Last night, for the first time after a long while, I opened my Goodreads account. How time flies… This is where I used to keep a real-time update on my reading progress before.

Now, it remains a quiet place of dusty virtual bookshelves.

In my boredom, I found delight in skimming my old posts — especially reading my thoughts on contemporary YAs. It brought me back to the time when I was most hopeless romantic. Still is (though a little older now). I’m grateful for these books for filling the gap in my lack of experience on love and heartaches. For inspiring some of my poems and short stories. For making my young hear flutter.

Hence, I’ve decided to share them here in WordPress. Perhaps, some people here needs a little extra cheese or a quick read. Hope this helps.

  1. The Awaken series by Katie Kackvisnky – A dystopia rather than a love story. This is how I would describe the Awaken series. It is set in 2060, a not-so-distant future, where human interaction is almost nonexistent due to the fact that everything can be done online. Kids attend digital school, friends and families get together virtually, shopping are done by the touch of a keypad, etc. These are imagined scenes that are slowly turning into reality in today’s world. A must-read in this digital era.

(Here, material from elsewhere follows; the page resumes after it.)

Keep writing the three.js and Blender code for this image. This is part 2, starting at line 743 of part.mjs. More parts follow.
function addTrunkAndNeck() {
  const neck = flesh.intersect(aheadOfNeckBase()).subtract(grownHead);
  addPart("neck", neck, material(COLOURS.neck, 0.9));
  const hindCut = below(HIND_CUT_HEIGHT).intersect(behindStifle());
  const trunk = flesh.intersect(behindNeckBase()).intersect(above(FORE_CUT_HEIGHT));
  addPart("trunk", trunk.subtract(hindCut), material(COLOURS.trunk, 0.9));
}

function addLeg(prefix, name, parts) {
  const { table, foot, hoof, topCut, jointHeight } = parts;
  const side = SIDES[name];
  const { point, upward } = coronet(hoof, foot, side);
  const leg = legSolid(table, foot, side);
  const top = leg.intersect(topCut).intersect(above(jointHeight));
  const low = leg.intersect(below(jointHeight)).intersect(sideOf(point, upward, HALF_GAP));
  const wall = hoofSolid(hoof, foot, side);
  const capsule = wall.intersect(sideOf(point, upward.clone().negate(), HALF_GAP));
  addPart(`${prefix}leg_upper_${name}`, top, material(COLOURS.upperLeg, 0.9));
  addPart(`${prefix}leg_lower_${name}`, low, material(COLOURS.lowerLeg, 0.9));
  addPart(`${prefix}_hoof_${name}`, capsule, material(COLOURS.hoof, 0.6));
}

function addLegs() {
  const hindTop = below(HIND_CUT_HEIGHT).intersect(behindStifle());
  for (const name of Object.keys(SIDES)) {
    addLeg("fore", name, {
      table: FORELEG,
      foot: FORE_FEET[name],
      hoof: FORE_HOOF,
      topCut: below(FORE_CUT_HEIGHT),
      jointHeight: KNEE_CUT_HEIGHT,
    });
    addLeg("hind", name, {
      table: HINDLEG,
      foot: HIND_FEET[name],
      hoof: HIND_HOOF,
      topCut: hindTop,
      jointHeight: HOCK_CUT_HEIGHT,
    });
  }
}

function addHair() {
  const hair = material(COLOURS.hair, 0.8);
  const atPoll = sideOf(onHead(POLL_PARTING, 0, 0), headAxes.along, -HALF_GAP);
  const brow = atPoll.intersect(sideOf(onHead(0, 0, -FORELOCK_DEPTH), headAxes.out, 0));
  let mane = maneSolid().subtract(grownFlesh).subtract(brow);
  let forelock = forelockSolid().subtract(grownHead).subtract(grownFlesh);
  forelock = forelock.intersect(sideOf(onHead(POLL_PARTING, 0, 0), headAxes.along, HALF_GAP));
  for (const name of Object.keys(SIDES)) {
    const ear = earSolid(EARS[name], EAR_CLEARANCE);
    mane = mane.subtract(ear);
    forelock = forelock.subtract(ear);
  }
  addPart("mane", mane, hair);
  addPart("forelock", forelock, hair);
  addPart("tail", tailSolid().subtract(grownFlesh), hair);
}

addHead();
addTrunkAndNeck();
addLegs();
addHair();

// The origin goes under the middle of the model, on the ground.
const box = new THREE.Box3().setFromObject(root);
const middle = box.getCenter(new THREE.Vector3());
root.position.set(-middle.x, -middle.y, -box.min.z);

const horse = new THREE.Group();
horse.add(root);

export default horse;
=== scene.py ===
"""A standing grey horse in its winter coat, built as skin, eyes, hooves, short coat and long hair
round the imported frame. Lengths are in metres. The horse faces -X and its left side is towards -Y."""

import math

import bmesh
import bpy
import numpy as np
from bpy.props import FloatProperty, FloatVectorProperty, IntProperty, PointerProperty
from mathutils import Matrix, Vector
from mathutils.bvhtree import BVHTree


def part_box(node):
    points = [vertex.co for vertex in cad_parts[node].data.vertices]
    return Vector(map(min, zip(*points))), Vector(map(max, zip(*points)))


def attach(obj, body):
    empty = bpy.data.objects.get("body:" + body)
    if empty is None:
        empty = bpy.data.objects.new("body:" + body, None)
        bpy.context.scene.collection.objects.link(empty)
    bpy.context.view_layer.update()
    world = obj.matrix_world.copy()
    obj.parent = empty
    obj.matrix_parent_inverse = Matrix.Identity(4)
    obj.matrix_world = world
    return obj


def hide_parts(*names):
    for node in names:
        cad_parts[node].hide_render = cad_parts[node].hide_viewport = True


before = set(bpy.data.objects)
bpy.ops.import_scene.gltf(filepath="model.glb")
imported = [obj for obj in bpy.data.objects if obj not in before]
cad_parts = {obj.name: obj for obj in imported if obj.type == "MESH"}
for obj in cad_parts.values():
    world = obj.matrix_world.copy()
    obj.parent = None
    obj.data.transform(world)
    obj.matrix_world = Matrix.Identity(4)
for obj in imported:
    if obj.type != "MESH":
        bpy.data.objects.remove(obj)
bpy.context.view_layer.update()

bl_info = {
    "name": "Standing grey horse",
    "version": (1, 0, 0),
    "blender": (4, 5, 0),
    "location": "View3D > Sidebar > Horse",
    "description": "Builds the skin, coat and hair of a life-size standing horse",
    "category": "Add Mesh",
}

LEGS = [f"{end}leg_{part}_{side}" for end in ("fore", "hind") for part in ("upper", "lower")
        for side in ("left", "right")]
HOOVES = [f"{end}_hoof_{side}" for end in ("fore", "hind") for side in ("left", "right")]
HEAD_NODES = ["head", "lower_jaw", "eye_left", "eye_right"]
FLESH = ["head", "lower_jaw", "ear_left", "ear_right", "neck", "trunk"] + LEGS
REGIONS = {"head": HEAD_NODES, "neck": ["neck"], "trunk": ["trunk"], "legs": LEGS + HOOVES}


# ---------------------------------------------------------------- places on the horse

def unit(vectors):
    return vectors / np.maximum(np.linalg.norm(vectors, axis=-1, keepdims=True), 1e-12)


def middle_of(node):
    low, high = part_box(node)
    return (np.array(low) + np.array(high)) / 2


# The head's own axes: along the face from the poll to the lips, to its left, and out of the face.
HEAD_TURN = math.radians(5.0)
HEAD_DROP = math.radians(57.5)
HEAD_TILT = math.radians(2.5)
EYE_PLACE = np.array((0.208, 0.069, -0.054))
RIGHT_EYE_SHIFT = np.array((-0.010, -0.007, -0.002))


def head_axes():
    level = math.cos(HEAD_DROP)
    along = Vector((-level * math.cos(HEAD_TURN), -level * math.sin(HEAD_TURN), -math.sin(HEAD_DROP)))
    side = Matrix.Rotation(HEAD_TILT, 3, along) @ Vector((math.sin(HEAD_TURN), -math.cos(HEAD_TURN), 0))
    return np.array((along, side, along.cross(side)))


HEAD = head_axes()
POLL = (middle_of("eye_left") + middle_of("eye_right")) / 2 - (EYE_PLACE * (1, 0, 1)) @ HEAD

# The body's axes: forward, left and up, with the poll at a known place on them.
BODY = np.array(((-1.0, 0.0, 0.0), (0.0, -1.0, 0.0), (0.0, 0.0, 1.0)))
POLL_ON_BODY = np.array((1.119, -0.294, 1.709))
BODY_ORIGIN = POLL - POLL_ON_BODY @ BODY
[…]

“Life should be a risk. It’s more than a straight line that you can see clearly from one point to the other. It dips and curves and you never know what’s around the bend sometimes until you get there. That scares a lot of people. But that’s the beauty of it.” ―Awaken

“Hope works like that. It hinds and blends in, only to pop out when you least expect it. It’s always a surprise, something you step on, trip over, or stumble on by accident. It hides in the divots of our lives. in the loneliest valleys. It’s like a child, always playing hide and seek to keep our lives unpredictable. Just when we’re about to give up, hope turns on, like light, to guide out way.” ―Middle Ground 

“Every decision we make in life, every new relationship, every job, every change, is a free fall. And it’s not the dive that will kill us. It’s the fear of taking the jump that hurts the most. The secret is to believe we are all capable of flight.” ―Still Point

2. Stargirl series – Why fit in when you’re born to stand out? This is the heart of Jerry Spinelli’s Stargirl. Talk about living in a world of conformity, this YA series is a breath of fresh air.

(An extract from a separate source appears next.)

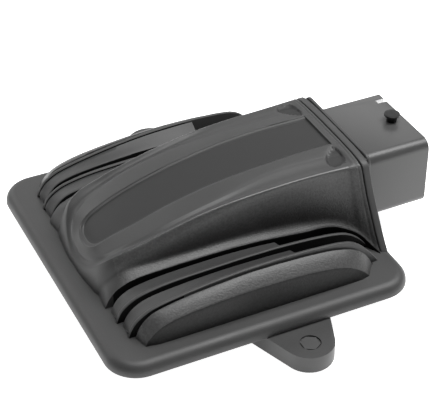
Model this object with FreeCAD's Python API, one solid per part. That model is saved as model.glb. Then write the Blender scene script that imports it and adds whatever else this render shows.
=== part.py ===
import FreeCAD
import Part
import math
import os

from FreeCAD import Vector

# Trailer brake controller, sealed module with a lever-lock header.
# X points out of the connector, Y across the louvred wings, Z up.
# The origin is on the mounting face, under the middle of the cover skirt.
# Millimetres throughout.

# ---------------------------------------------------------------- cover skirt
SKIRT_HALF_X = 60.4
SKIRT_HALF_Y = 63.7
SKIRT_CORNER_R = 12.5
SKIRT_THICK = 4.9
SKIRT_TOP_ROUND = 4.2
SKIRT_FOOT_ROUND = 0.4

# ------------------------------------------------------------------ base plate
BASE_THICK = 7.3
BASE_INSET_X = 5.4
BASE_INSET_Y = 8.7
BASE_CORNER_R = 8.0
BASE_FLOOR = 2.4
BASE_RIM = 9.5
BASE_EDGE_ROUND = 0.8

# ---------------------------------------------------------------- mounting ears
EAR_X = 10.1
EAR_TIP_R = 9.5
EAR_TIP_Y = SKIRT_HALF_Y + 7.3
EAR_HOLE_Y = SKIRT_HALF_Y + 8.5
EAR_TAPER_DEG = 20.6
EAR_RECESS_R = 3.9
EAR_RECESS_DEPTH = 0.7
INSERT_ACROSS_FLATS = 6.4
INSERT_TURN_DEG = 30.0
INSERT_RISE = 0.45
INSERT_BORE_R = 1.65
INSERT_BORE_DEPTH = 4.4

# -------------------------------------------------------------------- the dome
DOME_TOP_Z = 43.1
DOME_FRONT_X = 8.4 - SKIRT_HALF_X
DOME_FRONT_BULGE = 1.7
DOME_REAR_X = SKIRT_HALF_X - 5.2
DOME_NOSE_X = DOME_FRONT_X + 8.0
DOME_NOSE_Z = DOME_TOP_Z - 17.4
DOME_NOSE_STEEP_X = DOME_FRONT_X + 2.7
DOME_NOSE_STEEP_Z = DOME_TOP_Z - 23.8
DOME_CROWN_X = 0.5 * SKIRT_HALF_X
DOME_MID_X = -0.2 * SKIRT_HALF_X
DOME_MID_Z = DOME_TOP_Z - 5.8
DOME_LIP_DROP = 1.6
DOME_FOOT_HALF_Y = 22.5
DOME_FOOT_SPREAD = 6.0
DOME_HEAD_HALF_Y = 20.0
DOME_HEAD_SPREAD = 4.6
DOME_FOOT_CORNER_R = 4.0
DOME_HEAD_CORNER_R = 17.0
DOME_HEAD_SETBACK = 6.0
DOME_PANEL_HALF_Y = 11.2
PANEL_DEPTH = 0.8
PANEL_FRONT_X = DOME_FRONT_X + 7.5
PANEL_REAR_X = DOME_REAR_X - 3.7
VALLEY_OUTER_GAP = 1.6
VALLEY_WIDTH = 4.0
VALLEY_DEPTH = 0.9
VALLEY_FRONT_X = DOME_FRONT_X + 6.5
VALLEY_REAR_X = DOME_REAR_X - 5.2

# ------------------------------------------------------- flare into the header
FLARE_START_X = DOME_REAR_X - 27.2
FLARE_MIDDLE_X = DOME_REAR_X - 11.2
FLARE_FOOT_Z = BASE_THICK + 3.2
FLARE_FOOT_HALF_Y = 45.1
FLARE_WAIST_HALF_Y = 35.5
FLARE_WAIST_Z = DOME_TOP_Z - 19.5
FLARE_SHOULDER_HALF_Y = 27.2
FLARE_SHOULDER_DROP = 3.4
FLARE_HEAD_HALF_Y = 23.5
FLARE_HEAD_CROWN = 1.0
FLARE_TUCK = 0.5
FLARE_START_BOW = 0.4

# ------------------------------------------------------------ louvred wings
WING_SPAN = SKIRT_HALF_Y / 63.7
ARCH_STRETCH = SKIRT_HALF_X / 60.4
LEDGE_EDGE_Y = 28.9 * WING_SPAN
LEDGE_ROOT_Y = 25.2
SLOT_ONE_WIDTH = 2.1
RIB_ONE_OUTER_Y = 38.4 * WING_SPAN
RIB_WIDTH = 1.4
RIB_FOOT_DRAW = 0.3
SLOT_TWO_WIDTH = 1.5
RIB_TWO_OUTER_Y = 47.4 * WING_SPAN
SLOT_THREE_WIDTH = 0.9
PILLOW_OUTER_Y = 54.8 * WING_SPAN
SLOT_FLOOR_RISE = 1.5
LOUVRE_END_X = 16.5 * ARCH_STRETCH
LOUVRE_END_STEP = 1.9
RIB_STAND = 0.6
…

“The earth is speaking to us, but we can’t hear because of all the racket our senses are making. Sometimes we need to erase them, erase our senses. Then – maybe – the earth will touch us. The universe will speak. The stars will whisper.” Stargirl 

“Live today. Not yesterday. Not tomorrow. Just today. Inhabit your moments. Don’t rent them out to tomorrow.” —Love, Stargirl 

3. Anna and the French Kiss series – Stephanie Perkins definitely knows how to serve cheesy love stories. This trilogy can be read as standalone novels but it starts with Anna and the French Kiss by default. Anna and Etienne — two characters who once made me made me dream of standing at the Kilometer Zero of every place I visit. Lola and Isla’s love stories are cute too. In summary, these books will show you the funny, awkward and adventurous side of a budding relationship.


“For the two of us, home isn’t a place. It is a person. And we are finally home.” —Anna and the French Kiss

“And I hold my head high toward my big entrance, hand in hand with the boy who gave me the moon and the stars.” —Lola and the Boy Next Door 

“What are you working on?” I ask.
“The last page.” He gestures towards the table, where a penciled sketch is being turned into inked brushstrokes.
I smile up at him “It’s beautiful. But what comes next?”
“The best part.” And he pulls me back into his arms. “The happily ever after.” —Isla and the Happily Ever After

4. First Comes Love series – Opposites attract. Do they, really? My fascination for Awaken series made me want to read more of Katie Kacvinsky which, in time, led me to this trilogy. The books explore the intricacies of human relationships through the lives of Dylan and Gray. From budding friendships to the adrenaline rush of falling in love, to the complexities of commitment. It’s a common YA plot but still an enjoyable quick read.


“Live a little,” she tells me. “You’re never going to experience anything if you wait around for perfect conditions.” —First Comes Love 

“You need to fall apart once in a while before you understand how you best fit together.” ―Second Chance

“Maybe being alike isn’t what’s best. It’s bringing out the best in each other that matters.” ―Finally, Forever

5. John Green – One of the well-known American authors for YA, John Green uses the genre as an avenue for young readers to explore their questions about love, heartaches, meaning and purpose without feeling embarrassed. His coming-of-age novels tend to get movie adaptations which prove how successful Green is in reaching his target audience.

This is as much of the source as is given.